If fervor for overseas military adventures moves like the tides, then right now we see more sand and mud than blue water. Americans aren’t anxious to start more wars. On the contrary, they believe that U.S. interventions have undermined our security, and they want to try something else. For example, research jointly sponsored by the Charles Koch Institute and the Center for the National Interest found that 51 percent of Americans believe that our post–9/11 foreign policy has made us less safe. And they want more resources dedicated to nation-building at home—not nation-building abroad. Nearly eight in ten respondents favor dedicating additional tax dollars to domestic spending, not a massive military buildup.

Meanwhile, a poll commissioned by the Committee for Responsible Foreign Policy revealed that nearly 71 percent of Americans want their representatives in Congress to constrain Washington’s interventionist impulses. Americans believe that war is a last resort. They desire “clearly defined goals to authorize military engagement overseas, including a timeline and what will constitute victory; [and] oversight and accountability from Congress in regards to where troops are stationed and what is being accomplished abroad.” A solid majority of Americans, according to the poll, also want assurances that weapons and equipment provided to others are not used in ways that harm innocent civilians.

“The research showed that 67.4 percent of American voters disapprove of Congressional leadership allowing our involvement in conflict overseas without formally approving military action—or even allowing a debate,” explained Bill Dolbow, a spokesman for the committee.

Donald Trump didn’t win the presidency on the basis of his foreign-policy views, per se, but he did do well among voters who doubted that the country was moving in the right direction. That included discontent with our experiences in recent wars.

And yet, for all his talk about draining the swamp and sticking it to the establishment, Donald Trump has not embarked upon a radical restructuring of the nation’s foreign policy.

He approved an escalation of the war in Afghanistan, and pledged to leave U.S. troops in central Asia indefinitely. He has expanded the number of U.S. troops in Europe, maintained a large and obtrusive U.S. naval presence in the Asia-Pacific region, and deepened American involvement in the civil wars raging in Syria and Yemen. He even seems poised to initiate war on the Korean Peninsula, one that could dwarf all post–9/11 conflicts, combined, in terms of lives lost and treasure squandered.

Others have different targets in their sights. John Bolton, for example, inveighs against the Joint Comprehensive Plan of Action (JCPOA), the negotiated agreement that placed strict limits on Iran’s nuclear program, but that Trump has always hated. Bolton favors instead a policy of greater pressure with the aim of “ending Iran’s 1979 Islamic Revolution before its 40th anniversary.”

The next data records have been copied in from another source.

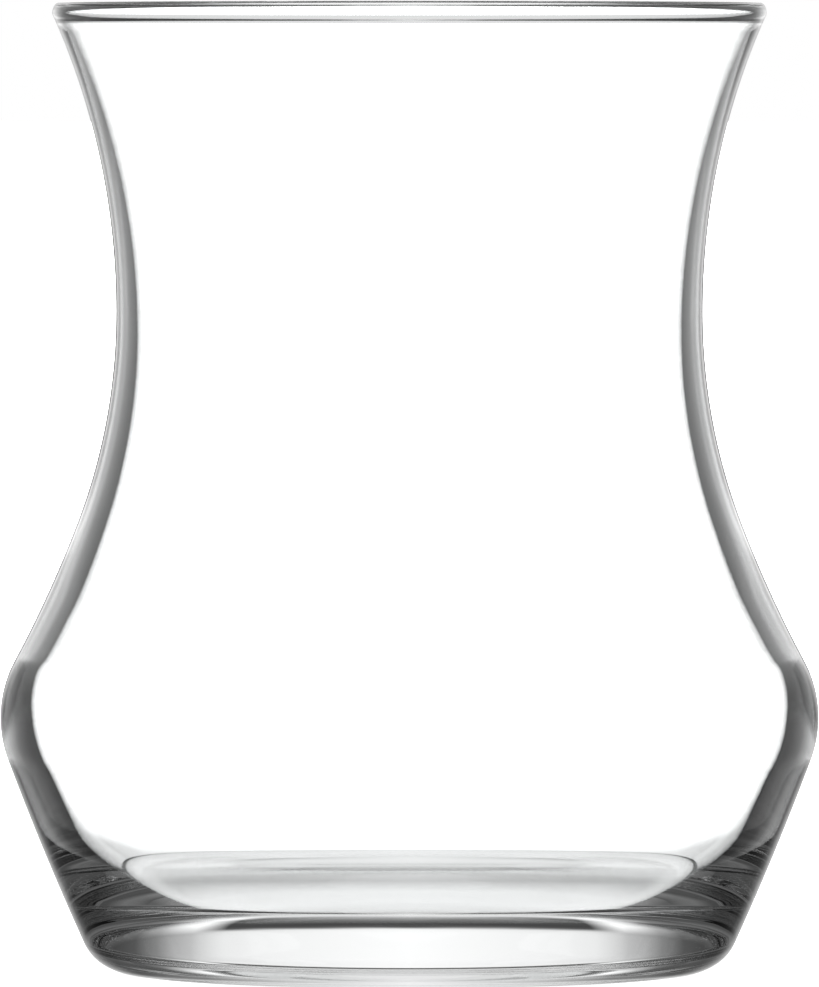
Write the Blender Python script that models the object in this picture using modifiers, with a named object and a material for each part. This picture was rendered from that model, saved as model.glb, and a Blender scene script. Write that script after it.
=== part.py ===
"""Waisted tea glass: one turned solid with a hollow for the drink.

The half section is a chain of tangent arcs. It starts at the middle of the inside floor,
climbs the inside wall, goes round the lip, comes down the outside and ends at the middle
of the underside. A Screw modifier turns it about the vertical axis.
The origin is the centre of the foot, on the surface the glass stands on.
"""
import math

import bpy

MM = 0.001

# Overall sizes
HEIGHT = 82.0 * MM
TURN_STEPS = 64
CHORD_ERROR = 0.03 * MM
MERGE_DISTANCE = 0.01 * MM

# Outside, from the waist
WAIST_RADIUS = 24.8 * MM
FLARE_RADIUS = 61.5 * MM
# Each arc is (radius, heading at its end), the heading in degrees outward from straight down
OUTSIDE_ARCS = {
    "hollow of the neck": (50.2 * MM, 20.9),
    "shoulder": (100.5 * MM, 28.2),
    "belly": (10.15 * MM, 0.0),
    "under the belly": (10.15 * MM, -20.5),
    "taper": (238.0 * MM, -24.5),
    "heel": (4.5 * MM, -90.0),
}

# Inside, from the waist
INSIDE_WAIST_RADIUS = 23.04 * MM
INSIDE_FLARE_RADIUS = 59.5 * MM
INSIDE_ARCS = {
    "hollow of the neck": (51.25 * MM, 26.0),
    "shoulder": (119.0 * MM, 29.0),
    "belly": (8.05 * MM, 0.0),
    "under the belly": (9.4 * MM, -23.2),
    "bowl": (197.0 * MM, -25.0),
    "lower bowl": (24.8 * MM, -40.0),
    "floor's edge": (3.0 * MM, -45.3),
    "corner": (0.4 * MM, -90.0),
}
FLOOR_THICKNESS = 6.95 * MM

# Lip
LIP_HEIGHT = 1.5 * MM
LIP_CREST = 0.85 * MM
LIP_SWELL_OUT = 0.24 * MM
LIP_SWELL_IN = 0.2 * MM
LIP_STEPS = 3
ROUND_HANDLE = 0.5523

# Foot
FOOT_WIDTH = 2.6 * MM
PUSH_UP = 0.5 * MM
PUSH_UP_STEPS = 7


def arc_steps(radius, turn):
    """Number of chords that keeps an arc of this turn, in radians, within CHORD_ERROR."""
    chord_turn = 2.0 * math.acos(1.0 - CHORD_ERROR / radius)
    return max(1, math.ceil(abs(turn) / chord_turn))


def follow_arcs(start, heading, arcs):
    """Points of tangent arcs that lead down from the start point; headings are in degrees."""
    points = [start]
    here = math.radians(heading)
    for radius, end_heading in arcs:
        end = math.radians(end_heading)
        side = 1.0 if end > here else -1.0
        r, z = points[-1]
        centre_r = r + side * radius * math.cos(here)
        centre_z = z + side * radius * math.sin(here)
        steps = arc_steps(radius, end - here)
        for step in range(1, steps + 1):
            angle = here + (end - here) * step / steps
            points.append((centre_r - side * radius * math.cos(angle),
                           centre_z - side * radius * math.sin(angle)))
        here = end
    return points


def raised(points, rise):
    """The points moved up by the rise."""
    return [(r, z + rise) for r, z in points]


def flare(waist, radius, top):
    """Points from the waist up to the top height, and the lean of the wall there in radians."""
    lean = math.asin((top - waist[1]) / radius)
    steps = arc_steps(radius, lean)
    points = []
    for step in range(1, steps + 1):
        angle = lean * step / steps
        points.append((waist[0] + radius * (1.0 - math.cos(angle)),
                       waist[1] + radius * math.sin(angle)))
    return points, lean


def bezier(start, first_handle, second_handle, end, steps):
    """Points of a cubic curve after its start."""
    points = []
    for step in range(1, steps + 1):
        t = step / steps
        weights = ((1 - t) ** 3, 3 * (1 - t) ** 2 * t, 3 * (1 - t) * t ** 2, t ** 3)
        corners = (start, first_handle, second_handle, end)
        points.append(tuple(sum(w * c[axis] for w, c in zip(weights, corners)) for axis in (0, 1)))
    return points


def wall_to_lip(wall_end, lean, lip_side):
    """Handles of the curve that swells a wall's end out to the side of the lip."""
    reach = (lip_side[1] - wall_end[1]) / 2.0
    wall_handle = (wall_end[0] + reach * math.sin(lean), wall_end[1] + reach * math.cos(lean))
    lip_handle = (lip_side[0], lip_side[1] - reach)
    return wall_handle, lip_handle


def lip(inner_end, inner_lean, outer_end, outer_lean):
    """Points over the rounded lip, from the inside wall's end to the outside wall's end."""
    side_z = HEIGHT - LIP_CREST
    inner_side = (inner_end[0] - LIP_SWELL_IN, side_z)
    outer_side = (outer_end[0] + LIP_SWELL_OUT, side_z)
    crest = ((inner_side[0] + outer_side[0]) / 2.0, HEIGHT)
    across = (crest[0] - inner_side[0]) * ROUND_HANDLE
    upward = LIP_CREST * ROUND_HANDLE
    wall_handle, side_handle = wall_to_lip(inner_end, inner_lean, inner_side)
    points = bezier(inner_end, wall_handle, side_handle, inner_side, LIP_STEPS)
    points += bezier(inner_side, (inner_side[0], side_z + upward),
                     (crest[0] - across, HEIGHT), crest, LIP_STEPS)
    points += bezier(crest, (crest[0] + across, HEIGHT),
                     (outer_side[0], side_z + upward), outer_side, LIP_STEPS)
    wall_handle, side_handle = wall_to_lip(outer_end, outer_lean, outer_side)
    points += bezier(outer_side, side_handle, wall_handle, outer_end, LIP_STEPS)
    return points


def inside_points():
    """Inside wall below the flare, from the waist down to the middle of the floor."""
    points = follow_arcs((INSIDE_WAIST_RADIUS, 0.0), 0.0, INSIDE_ARCS.values())
    points.append((0.0, points[-1][1]))
    return raised(points, FLOOR_THICKNESS - points[-1][1])


def outside_points():
    """Outside wall below the flare, from the waist down to the edge of the foot."""
    points = follow_arcs((WAIST_RADIUS, 0.0), 0.0, OUTSIDE_ARCS.values())
    return raised(points, -points[-1][1])


def underside_points(foot_radius):
    """Flat foot ring, then the shallow hollow that rises to the middle of the underside."""
    hollow_radius = foot_radius - FOOT_WIDTH
    points = [(hollow_radius, 0.0)]
    for step in range(1, PUSH_UP_STEPS + 1):
        share = step / PUSH_UP_STEPS
        rise = PUSH_UP * (1.0 - math.cos(math.pi * share)) / 2.0
        points.append((hollow_radius * (1.0 - share), rise))
    return points


def half_section():
    """The whole profile, from the middle of the floor round to the middle of the underside."""
    inside = inside_points()
    outside = outside_points()
    wall_top = HEIGHT - LIP_HEIGHT
    inner_flare, inner_lean = flare(inside[0], INSIDE_FLARE_RADIUS, wall_top)
    outer_flare, outer_lean = flare(outside[0], FLARE_RADIUS, wall_top)
    rim = lip(inner_flare[-1], inner_lean, outer_flare[-1], outer_lean)
    section = inside[::-1] + inner_flare + rim
    section += outer_flare[-2::-1] + outside
    return section + underside_points(outside[-1][0])


def glass_material():
    """Clear colourless soda-lime glass."""
    material = bpy.data.materials.new("clear_glass")
    material.use_nodes = True
    shader = material.node_tree.nodes["Principled BSDF"]
    shader.inputs["Base Color"].default_value = (0.95, 0.97, 0.965, 1.0)
    shader.inputs["Metallic"].default_value = 0.0
    shader.inputs["Roughness"].default_value = 0.02
    shader.inputs["IOR"].default_value = 1.52
    shader.inputs["Transmission Weight"].default_value = 1.0
    return material


def make_glass(collection):
    """The turned solid."""
    section = half_section()
    profile = bpy.data.meshes.new("glass")
    edges = [(index, index + 1) for index in range(len(section) - 1)]
    profile.from_pydata([(r, 0.0, z) for r, z in section], edges, [])
    profile.materials.append(glass_material())
    glass = bpy.data.objects.new("glass", profile)
    collection.objects.link(glass)
    turn = glass.modifiers.new("Turn", "SCREW")
    turn.axis = "Z"
    turn.angle = 2.0 * math.pi
    turn.steps = TURN_STEPS
    turn.render_steps = TURN_STEPS
    turn.use_merge_vertices = True
    turn.merge_threshold = MERGE_DISTANCE
    turn.use_smooth_shade = True
    return glass


for leftover in list(bpy.data.objects):
    bpy.data.objects.remove(leftover, do_unlink=True)

parts = bpy.data.collections.new("turkish_tea_glass")
bpy.context.scene.collection.children.link(parts)
make_glass(parts)
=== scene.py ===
"""Waisted tea glass, empty, on a lit white sheet.

The glass is drawn as a half section and spun about its axis. The studio is set for
bright-field lighting, as clear glass is usually shown: what is seen plainly or straight
through the walls is white, and light that is turned aside in the thick walls and base comes
from a light tent that is bright behind the glass and dark at its sides, which draws the
edges. Low down behind the glass the tent has a dark band, which draws the line under the
inside floor. The tent, the sheet and the room tell these kinds of light apart by how often
it was bent and reflected. The glass itself is plain glass.
"""
import math

import bpy
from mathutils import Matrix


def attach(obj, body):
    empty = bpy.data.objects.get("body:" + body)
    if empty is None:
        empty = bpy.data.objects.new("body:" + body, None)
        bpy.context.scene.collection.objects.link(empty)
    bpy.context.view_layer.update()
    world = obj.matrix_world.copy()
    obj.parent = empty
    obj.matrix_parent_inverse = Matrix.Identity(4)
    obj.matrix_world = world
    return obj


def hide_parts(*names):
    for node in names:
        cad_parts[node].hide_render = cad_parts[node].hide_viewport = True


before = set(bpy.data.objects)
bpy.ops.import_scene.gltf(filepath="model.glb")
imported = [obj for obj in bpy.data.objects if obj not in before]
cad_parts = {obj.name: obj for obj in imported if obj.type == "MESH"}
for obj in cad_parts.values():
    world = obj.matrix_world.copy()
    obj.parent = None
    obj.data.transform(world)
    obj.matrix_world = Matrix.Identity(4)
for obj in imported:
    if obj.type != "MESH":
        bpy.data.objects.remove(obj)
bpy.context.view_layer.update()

MM = 0.001

# Overall sizes, as in the solid that the piece stands for
HEIGHT = 82.0 * MM
TURN_STEPS = 288
CHORD_ERROR = 0.004 * MM
LONGEST_CHORD = 0.8 * MM
LARGEST_TURN = math.radians(3.0)
LEVEL_MARGIN = 0.15 * MM
MERGE_DISTANCE = 0.002 * MM

# Outside, from the waist
WAIST_RADIUS = 24.8 * MM
FLARE_RADIUS = 61.5 * MM
# Each arc is (radius, heading at its end), the heading in degrees outward from straight down
OUTSIDE_ARCS = {
    "hollow of the neck": (50.2 * MM, 20.9),
    "shoulder": (100.5 * MM, 28.2),
    "belly": (10.15 * MM, 0.0),
    "under the belly": (10.15 * MM, -20.5),
    "taper": (238.0 * MM, -24.5),
    "heel": (4.5 * MM, -90.0),
}

# Inside, from the waist
INSIDE_WAIST_RADIUS = 23.04 * MM
INSIDE_FLARE_RADIUS = 59.5 * MM
INSIDE_ARCS = {
    "hollow of the neck": (51.25 * MM, 26.0),
    "shoulder": (119.0 * MM, 29.0),
    "belly": (8.05 * MM, 0.0),
    "under the belly": (9.4 * MM, -23.2),
    "bowl": (197.0 * MM, -25.0),
    "lower bowl": (24.8 * MM, -40.0),
    "floor's edge": (3.0 * MM, -45.3),
    "corner": (0.4 * MM, -90.0),
}
FLOOR_THICKNESS = 6.95 * MM

# Lip
LIP_HEIGHT = 1.5 * MM
LIP_CREST = 0.85 * MM
LIP_SWELL_OUT = 0.24 * MM
LIP_SWELL_IN = 0.2 * MM
LIP_STEPS = 10
ROUND_HANDLE = 0.5523

# Foot
FOOT_WIDTH = 2.6 * MM
PUSH_UP = 0.5 * MM
PUSH_UP_STEPS = 28

# Relief of the glass surface
WAVE_LENGTH = 8.0 * MM
WAVE_DEPTH = 0.004 * MM

# Camera: its place comes from how round the lip, the inside floor and the foot look
CAMERA_DISTANCE = 1505.8 * MM
CAMERA_HEIGHT = 90.0 * MM
AIM_HEIGHT = 40.5 * MM
FOCAL_LENGTH_MM = 649.8
SENSOR_WIDTH_MM = 36.0
NEAREST_SEEN = 0.1
FARTHEST_SEEN = 50.0

# Counts between whole numbers of bends and reflections, to tell the kinds of light apart.
# One wall bends light twice and both walls four times
ONE_WALL_BENDS = 1.5
BOTH_WALLS_BENDS = 3.5
ANY_REFLECTION = 0.5
GLASS_BOUNCES = 32

# Light tent, an upright tube round the glass
TENT_RADIUS = 150.0 * MM
TENT_TOP = 420.0 * MM
TENT_BOTTOM = -600.0 * MM
TENT_SIDES = 96
# Brightness of its sides by height in millimetres, times that by degrees from straight
# behind, but all round no dimmer than the light that comes in over the top
SIDES_BY_HEIGHT = ((-110, 0.15), (-60, 0.2), (-25, 0.6), (-5, 0.7), (16, 0.6), (27, 1.05),
                   (38, 1.5), (60, 1.3), (90, 0.75), (240, 0.8))
SIDES_BY_ANGLE = ((18, 1.1), (22, 1.0), (26, 0.75), (30, 0.42), (36, 0.17), (45, 0.12),
                  (180, 0.06))
OVER_THE_TOP = ((150, 0.0), (240, 0.85))
# Straight behind the glass the cloth has a dark band that is taller away from the middle:
# brightness by height in the middle and at the band's ends, and the degrees between which
# the band gives way to the sides
BAND_MIDDLE_LIGHT = ((-110, 0.9), (-60, 0.8), (-25, 1.0), (11, 1.1), (16, 1.05), (19.5, 0.1),
                     (27, 0.06), (36, 0.15), (47, 0.45), (60, 0.9), (240, 0.85))
BAND_END_LIGHT = ((-110, 0.2), (-60, 0.2), (-25, 0.6), (11, 0.95), (16, 0.85), (22, 0.1),
                  (27, 0.06), (56, 0.1), (70, 0.75), (200, 0.8), (240, 0.85))
BAND_ENDS = (18, 23)
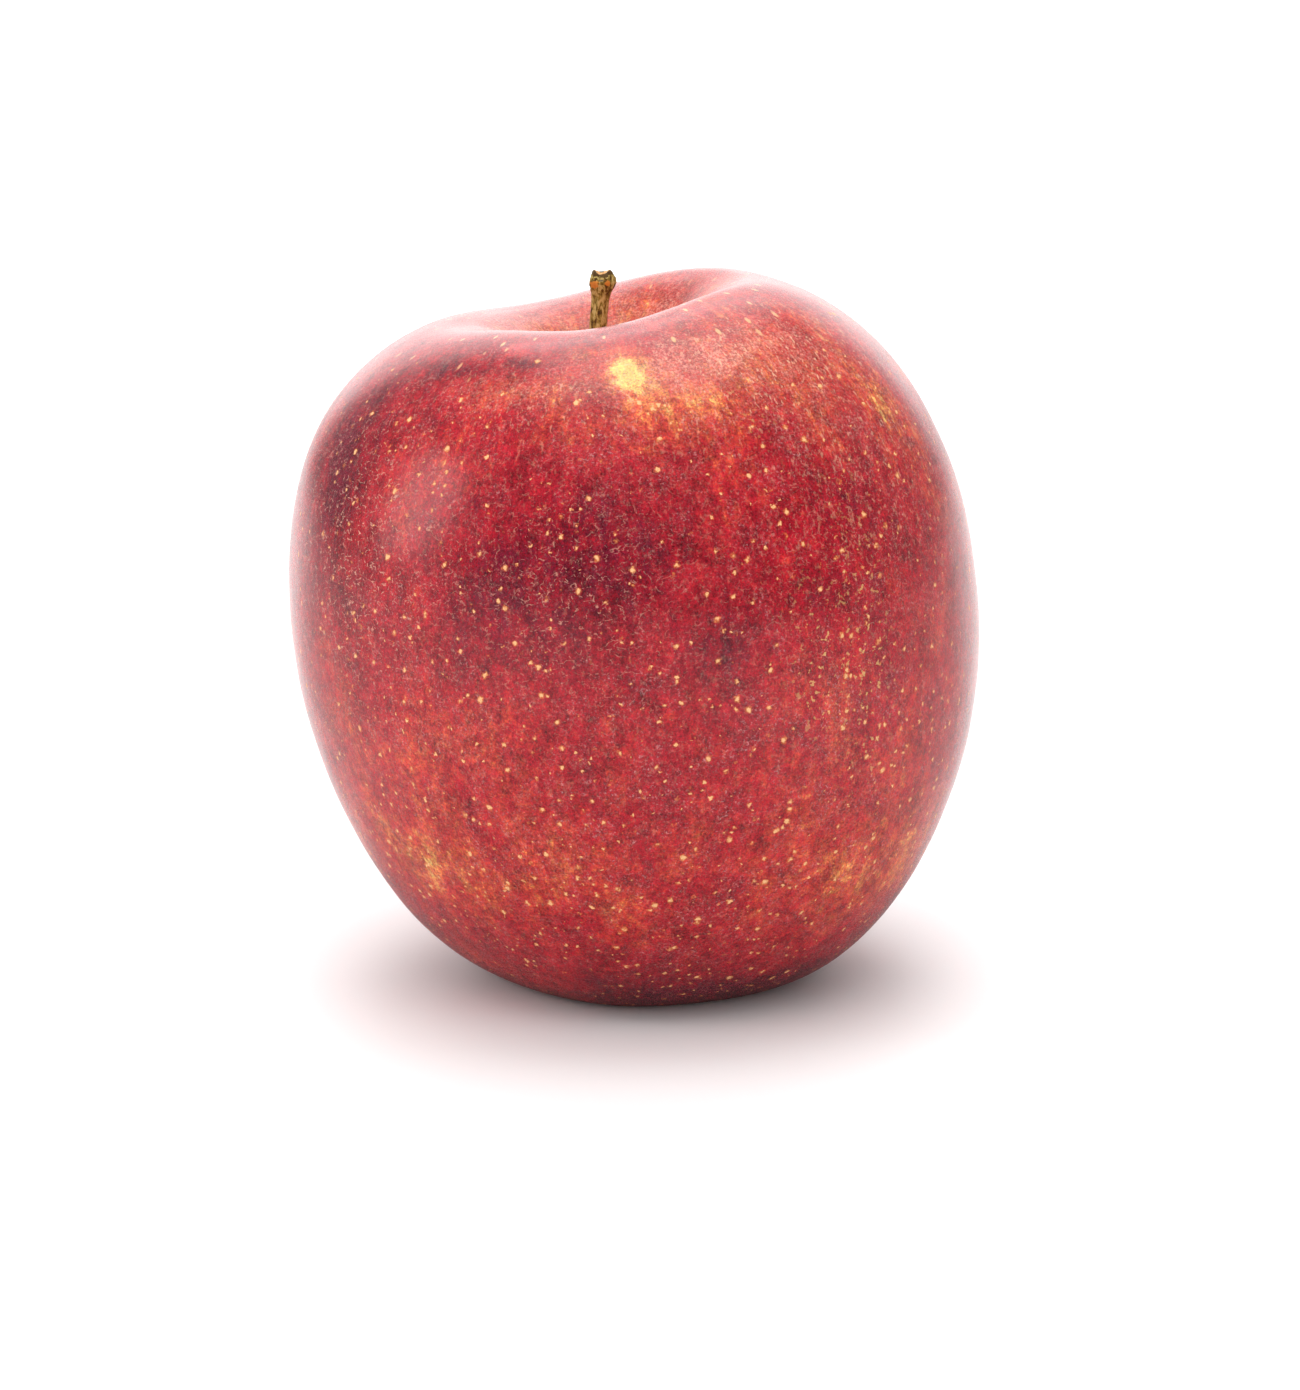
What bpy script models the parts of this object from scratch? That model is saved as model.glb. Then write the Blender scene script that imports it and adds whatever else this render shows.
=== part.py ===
"""A ripe red dessert apple, standing on its foot, with its stalk and its dried flower end.

Metres, +Z up. The foot lies in the plane z = 0 and the origin is under the middle of the fruit.
-Y is the front. The fruit is a turned body that is then carried to the shape it grew into: a core
axis that leans to the left, a fuller right cheek, and five lobes with a crown of uneven height.
Stalk, sepals and stamens are pieces of their own, each a hair's breadth clear of the flesh.
"""

import math

import bmesh
import bpy
import numpy as np
from mathutils import Vector

MM = 0.001

# Turned body of the fruit: radius and height of each station, from the stalk down to the calyx
CAVITY_FLOOR_HEIGHT = 66.4 * MM
CAVITY_FLOOR_RADIUS = 2.0 * MM
CAVITY_WALL_RADIUS = 6.6 * MM
CAVITY_WALL_HEIGHT = 72.0 * MM
CROWN_RADIUS = 16.5 * MM
CROWN_HEIGHT = 79.4 * MM
SHOULDER_RADIUS = 32.8 * MM
SHOULDER_HEIGHT = 70.0 * MM
CHEEK_RADIUS = 40.0 * MM
CHEEK_HEIGHT = 47.5 * MM
FLANK_RADIUS = 36.9 * MM
FLANK_HEIGHT = 24.4 * MM
HEEL_RADIUS = 24.1 * MM
HEEL_HEIGHT = 4.3 * MM
FOOT_RADIUS = 11.6 * MM
FOOT_PRESS = 0.05 * MM
BASIN_WALL_RADIUS = 5.0 * MM
BASIN_WALL_HEIGHT = 4.6 * MM
BASIN_DEPTH = 6.5 * MM

# How it grew: lean and bow of the core axis, the fuller side, and the lobes
CORE_LEAN = math.radians(5.9)
CORE_BOW = 3.6 * MM
CORE_BOW_HEIGHT = 80.0 * MM
FOOT_X = 0.25 * MM
FOOT_Y = 0.1 * MM
FULLER_RIGHT = 0.083
CROWN_TILT = 0.5 * MM
LOBE_ANGLES = tuple(math.radians(a) for a in (-98, -28, 46, 118, -170))
LOBE_LIFTS = tuple(h * MM for h in (-0.2, 3.1, 1.7, -2.3, -1.6))
LOBE_SWELL = 0.9 * MM
LIFT_SPREAD = 4.0
RIDGE_SPREAD = 10.0
FLUTE_RADIUS = 7.0 * MM
FLUTE_WIDTH = 2.6 * MM
FLUTE_DEPTH = 1.2 * MM

FRUIT_RINGS = 56
FRUIT_STEPS = 56

# Stalk: height, sideways place and radius of each station, from its root to its broken end
STALK_ROOT_DEPTH = 2.5 * MM
STALK_STATIONS = (
    (-STALK_ROOT_DEPTH, 0.00 * MM, 1.30 * MM),
    (0.0 * MM, -0.02 * MM, 1.35 * MM),
    (2.2 * MM, -0.07 * MM, 1.15 * MM),
    (6.0 * MM, -0.10 * MM, 1.05 * MM),
    (10.2 * MM, -0.05 * MM, 1.02 * MM),
    (12.8 * MM, 0.18 * MM, 1.00 * MM),
    (14.5 * MM, 0.32 * MM, 1.20 * MM),
    (15.8 * MM, 0.42 * MM, 1.58 * MM),
    (16.9 * MM, 0.40 * MM, 1.00 * MM),
)
SOCKET_GAP = 0.3 * MM

# Calyx: five sepals round a tuft of dried stamens, hanging in the basin
SEPAL_COUNT = 5
SEPAL_LENGTH = 5.0 * MM
SEPAL_HALF_WIDTH = 1.15 * MM
SEPAL_THICKNESS = 0.45 * MM
SEPAL_ROWS = 9
SEPAL_COLUMNS = 4
SEPAL_FOOT_RADIUS = 2.35 * MM
SEPAL_ROOT_HEIGHT = 5.5 * MM
SEPAL_START_TILT = math.radians(-12)
SEPAL_END_TILT = math.radians(75)
TUFT_TOP_HEIGHT = 6.0 * MM
TUFT_STEPS = 12


def make_material(name, colour, roughness):
    """A plain surface with one colour."""
    material = bpy.data.materials.new(name)
    material.use_nodes = True
    shader = material.node_tree.nodes["Principled BSDF"]
    shader.inputs["Base Color"].default_value = (*colour, 1.0)
    shader.inputs["Roughness"].default_value = roughness
    shader.inputs["Metallic"].default_value = 0.0
    material.diffuse_color = (*colour, 1.0)
    return material


def clear_scene():
    for thing in list(bpy.data.objects):
        bpy.data.objects.remove(thing, do_unlink=True)


def new_collection(name):
    collection = bpy.data.collections.new(name)
    bpy.context.scene.collection.children.link(collection)
    return collection


def new_object(name, data, collection, material=None):
    thing = bpy.data.objects.new(name, data)
    collection.objects.link(thing)
    if material is not None:
        data.materials.clear()
        data.materials.append(material)
    return thing


def realised(thing, name, collection, material=None):
    """The mesh that a curve or a modified object shows, as a welded object in its place."""
    bpy.context.view_layer.update()
    graph = bpy.context.evaluated_depsgraph_get()
    mesh = bpy.data.meshes.new_from_object(thing.evaluated_get(graph))
    mesh.name = name
    solid = bmesh.new()
    solid.from_mesh(mesh)
    bmesh.ops.remove_doubles(solid, verts=solid.verts, dist=0.00001)
    solid.to_mesh(mesh)
    solid.free()
    place = thing.matrix_world.copy()
    bpy.data.objects.remove(thing, do_unlink=True)
    piece = new_object(name, mesh, collection, material)
    piece.matrix_world = place
    mesh.shade_smooth()
    return piece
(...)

Bolton attempts to rally Wall Street Journal readers to greater enmity toward Iran by invoking the memory of the American hostages seized more than thirty-eight years ago, in the wake of the revolution that overthrew the American-backed Shah. In an earlier era, warhawks and jingos cried, “Remember the Maine,” to whip Americans into a frenzy for war.

But, as before, the routine grows tiresome. Even some of the most vocal imperialists in the late nineteenth century had begun to rethink the wisdom of territorial expansion by military conquest in the first decade of the twentieth century. Offered the opportunity to take control of the Dominican Republic in 1904, President Theodore Roosevelt replied “I have about the same desire to annex it as a gorged boa constrictor might have to swallow a porcupine wrong-end-to.” The distant Philippines were an even bigger headache for Roosevelt. He worried that they might become a geopolitical liability vis-à-vis Japan.

Explains historian David Mayers, “Americans were tentative, in some sense abashed by their imperium and nervous about the cost of colonial upkeep.”

They still are.

I’ve heard credible reports that senior national-security officials in the Trump administration are frustrated by think-tank scholars and academics who point out that there is no viable military solution to the ongoing standoff with North Korea. The White House worries that research estimating the scale of death and destruction that would ensue in the event of a war undermines the credibility of their threats, allegedly reducing the likelihood that Kim Jong-un will capitulate to American demands.

But, if such stories are true, the Trump administration shouldn’t blame Beltway pundits and TV talking heads for speaking the truth. The president and his national-security advisers must understand that the American people’s widespread dissatisfaction with our nation’s wars is unlikely to abate any time soon. In short, the president should reconsider his faith in military solutions to complex, and perhaps intractable, problems.

And if he—and others around him—persist in believing that more wars will cure what ails us, the public is likely to start searching for new leaders who take seriously their concerns.

Christopher Preble is vice president for defense and foreign-policy studies at the Cato Institute and the author of The Power Problem: How American Military Dominance Makes Us Less Safe, Less Prosperous, and Less Free.